» **The task**:
Within the material below, locate the line with "obj.data = obj.data.copy()" and the line with "from math import", then return those two lines and all lines between them, exactly as written.

» **Dataset extract**:
[start]
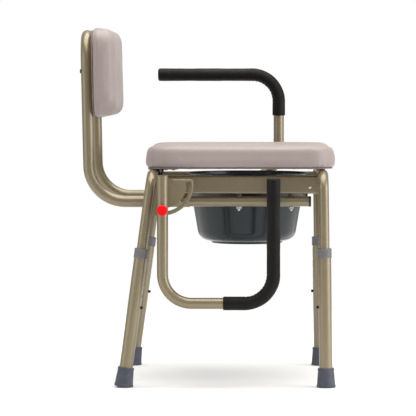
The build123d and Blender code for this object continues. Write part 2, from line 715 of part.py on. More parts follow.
def back_cushion():
    """Upholstered back pad."""
    width, height, thick = BACK_CUSHION
    with BuildPart() as cushion:
        with BuildSketch(back_plane(forward=BACK_TUBE / 2)):
            RectangleRounded(width, height, BACK_CORNER)
        extrude(amount=thick)
        fillet(cushion.faces().sort_by(Axis.X)[-1].edges(), BACK_FRONT_EDGE)
        fillet(cushion.faces().sort_by(Axis.X)[0].edges(), BACK_REAR_EDGE)
        with BuildSketch(back_plane(forward=BACK_TUBE / 2)):
            RectangleRounded(width - 2 * BOARD_INSET, height - 2 * BOARD_INSET, BACK_CORNER - BOARD_INSET)
        extrude(amount=BOARD_THICK, mode=Mode.SUBTRACT)
    return cushion


def back_screws():
    """Black screws through the uprights into the back board."""
    with BuildPart() as screws:
        for side in SIDES:
            with BuildSketch(back_plane(side, -BACK_TUBE / 2 - SCREW_HEAD)):
                Circle(SCREW_HEAD_RADIUS)
            extrude(amount=SCREW_HEAD)
            with BuildSketch(back_plane(side, -BACK_TUBE / 2)):
                Circle(SCREW_RADIUS)
            extrude(amount=BACK_TUBE + BOARD_THICK)
    return screws


def back_bolts():
    """Cross bolts that keep the back frame on the lower rails, each with its nut."""
    spot, half = (BACK_BOLT_X, LOWER_RAIL_HEIGHT), BACK_TUBE / 2
    with BuildPart() as bolts:
        for side in SIDES:
            peg(side, spot, RAIL_BOLT_RADIUS, LOWER_RAIL_Y - half, LOWER_RAIL_Y + half)
            peg(side, spot, NUT_RADIUS, LOWER_RAIL_Y + half, LOWER_RAIL_Y + half + BACK_BOLT_HEAD)
            peg(side, spot, NUT_RADIUS, LOWER_RAIL_Y - half - NUT_THICK, LOWER_RAIL_Y - half)
    return bolts


save(back_frame(), "back_frame")
save(back_board(), "back_board")
save(back_cushion(), "back_cushion")
save(back_screws(), "back_screws")
save(back_bolts(), "back_bolts")


# ---------------------------------------------------------------- seat
SEAT_LENGTH = SEAT_SPAN[1] - SEAT_SPAN[0]
SEAT_X = sum(SEAT_SPAN) / 2


def seat_board_outline(inset):
    """The board's outline on the current sketch."""
    with Locations((SEAT_X, 0)):
        RectangleRounded(SEAT_LENGTH - 2 * inset, SEAT_WIDTH - 2 * inset, SEAT_CORNER - inset)


def seat_board():
    """Plywood board let into the underside of the cushion."""
    long, wide = OPENING_RADII
    with BuildPart() as board:
        with BuildSketch(Plane.XY.offset(SEAT_BASE)):
            seat_board_outline(BOARD_INSET)
            with Locations((BUCKET_X, 0)):
                Ellipse(long + BOARD_INSET, wide + BOARD_INSET, mode=Mode.SUBTRACT)
        extrude(amount=BOARD_THICK)
    return board


def seat_cushion():
    """Upholstered seat pad with the commode opening through it."""
    board = seat_board().part
    with BuildPart() as cushion:
        with BuildSketch(Plane.XY.offset(SEAT_BASE)):
            seat_board_outline(0)
        extrude(amount=SEAT_THICK)
        fillet(cushion.faces().sort_by(Axis.Z)[-1].edges(), SEAT_EDGE)
        fillet(cushion.faces().sort_by(Axis.Z)[0].edges(), SEAT_LOWER_EDGE)
        with BuildSketch(Plane.XY.offset(SEAT_BASE)):
            with Locations((BUCKET_X, 0)):
                Ellipse(*OPENING_RADII)
        extrude(amount=SEAT_THICK, mode=Mode.SUBTRACT)
        add(board, mode=Mode.SUBTRACT)
    return cushion


def seat_hinge_clamps():
    """Plastic clamps that turn on the rear cross tube and carry the seat board."""
    with BuildPart() as clamps:
        for side in SIDES:
            inner, outer = CLAMP_Y - CLAMP_WIDTH / 2, CLAMP_Y + CLAMP_WIDTH / 2
            axle = (REAR_X, CROSS_HEIGHT)
            with BuildSketch(flank(side, inner)) as profile:
                with Locations(axle):
                    Circle(CLAMP_RADIUS)
                with Locations(((REAR_X + CLAMP_FOOT_END) / 2, SEAT_BASE - CLAMP_FOOT_THICK / 2)):
                    Rectangle(CLAMP_FOOT_END - REAR_X, CLAMP_FOOT_THICK)
                with Locations((REAR_X, SEAT_BASE + CLAMP_RADIUS)):
                    Rectangle(4 * CLAMP_RADIUS, 2 * CLAMP_RADIUS, mode=Mode.SUBTRACT)
                with Locations(axle):
                    Circle(LEG_TUBE / 2 + SLIDE_GAP, mode=Mode.SUBTRACT)
                with Locations((REAR_X - CLAMP_RADIUS, CROSS_HEIGHT)):
                    Rectangle(CLAMP_RADIUS, CLAMP_MOUTH, mode=Mode.SUBTRACT)
            extrude(amount=-SIDES[side] * (outer - inner))
    return clamps


def seat_clamp_screws():
    """Pan heads of the screws that go up through the clamp feet into the board."""
    spots = [(x, SIDES[side] * CLAMP_Y) for x in CLAMP_SCREW_X for side in SIDES]
    with BuildPart() as screws:
        with BuildSketch(Plane.XY.offset(SEAT_BASE - CLAMP_FOOT_THICK - CLAMP_SCREW_HEAD)):
            with Locations(*spots):
                Circle(CLAMP_SCREW_RADIUS)
        extrude(amount=CLAMP_SCREW_HEAD)
        fillet(screws.edges().group_by(Axis.Z)[0], CLAMP_SCREW_ROUNDING)
    return screws


def seat_bumpers():
    """Rubber pads under the board, over the front cross tube."""
    crown = CROSS_HEIGHT + LEG_TUBE / 2
    with BuildPart() as bumpers:
        with BuildSketch(Plane.XY.offset(crown + BUMPER_GAP)):
            with Locations(*[(FRONT_X, SIDES[side] * BUMPER_Y) for side in SIDES]):
                Circle(BUMPER_RADIUS)
        extrude(amount=SEAT_BASE - crown - BUMPER_GAP)
    return bumpers


save(seat_board(), "seat_board")
save(seat_cushion(), "seat_cushion")
save(seat_hinge_clamps(), "seat_hinge_clamps")
save(seat_clamp_screws(), "seat_clamp_screws")
save(seat_bumpers(), "seat_bumpers")


# ---------------------------------------------------------------- bucket
def bucket():
    """Moulded bucket with a flat rim that sits on the channels, and a foot ring."""
    t, rim_low = BUCKET_WALL, RAIL_TOP + BUCKET_GAP
    ring_inner, ring_outer, ring_base = FOOT_RING
    neck, neck_height = BUCKET_NECK
    heel, heel_height = BUCKET_HEEL
    with BuildPart() as pail:
        with BuildSketch(Plane.XZ) as profile:
            with BuildLine():
                Polyline(
                    (0, BUCKET_FLOOR), (ring_inner, BUCKET_FLOOR), (ring_inner, ring_base),
                    (ring_outer, ring_base), (ring_outer + 2, BUCKET_FLOOR), BUCKET_HEEL, BUCKET_NECK,
                    (neck, rim_low), (BUCKET_RIM_RADIUS, rim_low), (BUCKET_RIM_RADIUS, rim_low + BUCKET_RIM),
                    (neck - t, rim_low + BUCKET_RIM), (neck - t, neck_height),
                    (heel - t, heel_height + t), (0, BUCKET_FLOOR + t), close=True)
            make_face()
            for inward in (0, t):
                corner = Vector(heel - inward, heel_height + inward, 0)
                fillet(profile.vertices().sort_by_distance(corner)[0], BUCKET_HEEL_ROUNDING - inward)
        revolve(axis=Axis.Z)
    with BuildPart() as placed:
        add(pail.part.moved(Location((BUCKET_X, 0, 0))))
    return placed


save(bucket(), "bucket")
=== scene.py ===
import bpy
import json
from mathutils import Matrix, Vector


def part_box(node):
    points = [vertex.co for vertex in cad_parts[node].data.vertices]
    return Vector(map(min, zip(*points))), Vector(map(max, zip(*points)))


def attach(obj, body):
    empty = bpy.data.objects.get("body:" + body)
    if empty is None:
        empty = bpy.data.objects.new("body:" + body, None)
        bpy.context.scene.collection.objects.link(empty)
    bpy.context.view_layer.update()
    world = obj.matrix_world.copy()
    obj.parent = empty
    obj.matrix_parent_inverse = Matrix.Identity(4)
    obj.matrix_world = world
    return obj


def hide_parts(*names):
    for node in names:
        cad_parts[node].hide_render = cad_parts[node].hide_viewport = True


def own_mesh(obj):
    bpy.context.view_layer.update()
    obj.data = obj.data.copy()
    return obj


bl_info = {
    "name": "Drop-arm commode chair",
    "version": (1, 0, 0),
    "blender": (4, 5, 0),
    "location": "View3D > Sidebar > Chair",
    "description": "Upholstery, foam, rubber, plastics, paint and studio for a drop-arm commode chair",
    "category": "Object",
}

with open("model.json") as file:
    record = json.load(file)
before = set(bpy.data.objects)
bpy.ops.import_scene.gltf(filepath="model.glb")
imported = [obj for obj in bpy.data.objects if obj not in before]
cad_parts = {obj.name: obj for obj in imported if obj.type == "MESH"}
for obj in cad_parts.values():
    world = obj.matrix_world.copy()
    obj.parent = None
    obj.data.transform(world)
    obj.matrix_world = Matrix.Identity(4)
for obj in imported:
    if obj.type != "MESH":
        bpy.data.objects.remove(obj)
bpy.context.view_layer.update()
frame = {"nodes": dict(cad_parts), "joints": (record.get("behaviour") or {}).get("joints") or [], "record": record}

import json
from math import atan2, cos, hypot, pi, radians, sin, tan

import bpy
import numpy as np
from bpy.props import FloatProperty, FloatVectorProperty, IntProperty, PointerProperty
from bpy.types import Operator, Panel, PropertyGroup

SIDES = {"left": 1.0, "right": -1.0}
ENDS = ("front", "rear")
ACROSS = np.array([0.0, 1.0, 0.0])
UP = np.array([0.0, 0.0, 1.0])


# ---------------------------------------------------------------- what the frame says
def node_box(*nodes):
    """Lowest and highest corner of one or more of the frame's nodes, as arrays."""
    corners = np.array([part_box(node) for node in nodes])
    return corners[:, 0].min(0), corners[:, 1].max(0)


def joint(name):
    """A joint of the frame by its name."""
    return next(j for j in frame["joints"] if j["name"] == name)


def unit(vector):
    """The vector scaled to a length of one."""
    vector = np.asarray(vector, float)
    return vector / np.linalg.norm(vector)


# ---------------------------------------------------------------- sizes and colours
def length(name, description, default):
    """A size in metres."""
    return FloatProperty(
        name=name, description=description, default=default, subtype="DISTANCE", unit="LENGTH", precision=5)


def colour(name, description, default):
    """A linear colour."""
    return FloatVectorProperty(
        name=name, description=description, default=default, subtype="COLOR", size=3, min=0.0, max=1.0)


def power(name, description, default):
    """A light's power in watts."""
    return FloatProperty(name=name, description=description, default=default, min=0.0)


class PadSizes(PropertyGroup):
    voxel: length("Mesh size", "Side of the even mesh that the covers are swollen on", 0.0048)
    swell: length("Largest swell", "Furthest that a cover may move when it fills", 0.0016)
    pressure: FloatProperty(name="Pressure", description="Pressure inside the covers", default=4.0, min=0.0)
    bending: FloatProperty(name="Bending", description="Stiffness of the covers", default=2.0, min=0.0)
    fill: IntProperty(name="Filling", description="Frames that a cover fills for", default=20, min=1)
    quality: IntProperty(name="Quality", description="Steps of the cloth in each frame", default=4, min=1)
    calm: IntProperty(name="Calming", description="Smoothing passes after a cover fills", default=5, min=0)
    seat_crown: length("Seat crown", "Rise of the seat between its edge and the opening", 0.0015)
    seat_edge: length("Seat edge", "Rounding of the seat's upper edge", 0.0145)
    opening_edge: length("Opening edge", "Rounding of the opening's upper edge", 0.018)
    opening_long: length("Opening length", "Half of the opening's length, front to back", 0.128)
    opening_wide: length("Opening width", "Half of the opening's width", 0.105)
    seat_corner: length("Seat corner", "Rounding of the seat's corners in plan", 0.055)
    back_corner: length("Back corner", "Rounding of the back pad's corners", 0.042)
    back_edge: length("Back edge", "Rounding of the back pad's front edge", 0.019)
    back_crown: length("Back crown", "Rise of the back pad's middle", 0.004)
    back_bulge: length("Back bulge", "How far the back pad's sides bulge", 0.0012)
    back_full: length("Back fullness", "How far the back pad's lower third stands forwards", 0.001)
    welt_groove: length("Welt groove", "Depth that the cover is drawn in along the welt", 0.0005)
    welt_setback: length("Welt setback", "From the back pad's rear face to its welt", 0.0095)
    welt: length("Welt radius", "Radius of the piped welt", 0.0014)
    reveal: length("Board reveal", "How far the boards stand proud of the covers' edges", 0.001)
    hem: length("Hem", "Width of cover folded onto a board", 0.026)
    hem_thick: length("Hem thickness", "Thickness of the folded cover", 0.0006)
    staple_pitch: length("Staple pitch", "From one staple to the next", 0.031)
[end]
» **Full response**:
    obj.data = obj.data.copy()
    return obj


bl_info = {
    "name": "Drop-arm commode chair",
    "version": (1, 0, 0),
    "blender": (4, 5, 0),
    "location": "View3D > Sidebar > Chair",
    "description": "Upholstery, foam, rubber, plastics, paint and studio for a drop-arm commode chair",
    "category": "Object",
}

with open("model.json") as file:
    record = json.load(file)
before = set(bpy.data.objects)
bpy.ops.import_scene.gltf(filepath="model.glb")
imported = [obj for obj in bpy.data.objects if obj not in before]
cad_parts = {obj.name: obj for obj in imported if obj.type == "MESH"}
for obj in cad_parts.values():
    world = obj.matrix_world.copy()
    obj.parent = None
    obj.data.transform(world)
    obj.matrix_world = Matrix.Identity(4)
for obj in imported:
    if obj.type != "MESH":
        bpy.data.objects.remove(obj)
bpy.context.view_layer.update()
frame = {"nodes": dict(cad_parts), "joints": (record.get("behaviour") or {}).get("joints") or [], "record": record}

import json
from math import atan2, cos, hypot, pi, radians, sin, tan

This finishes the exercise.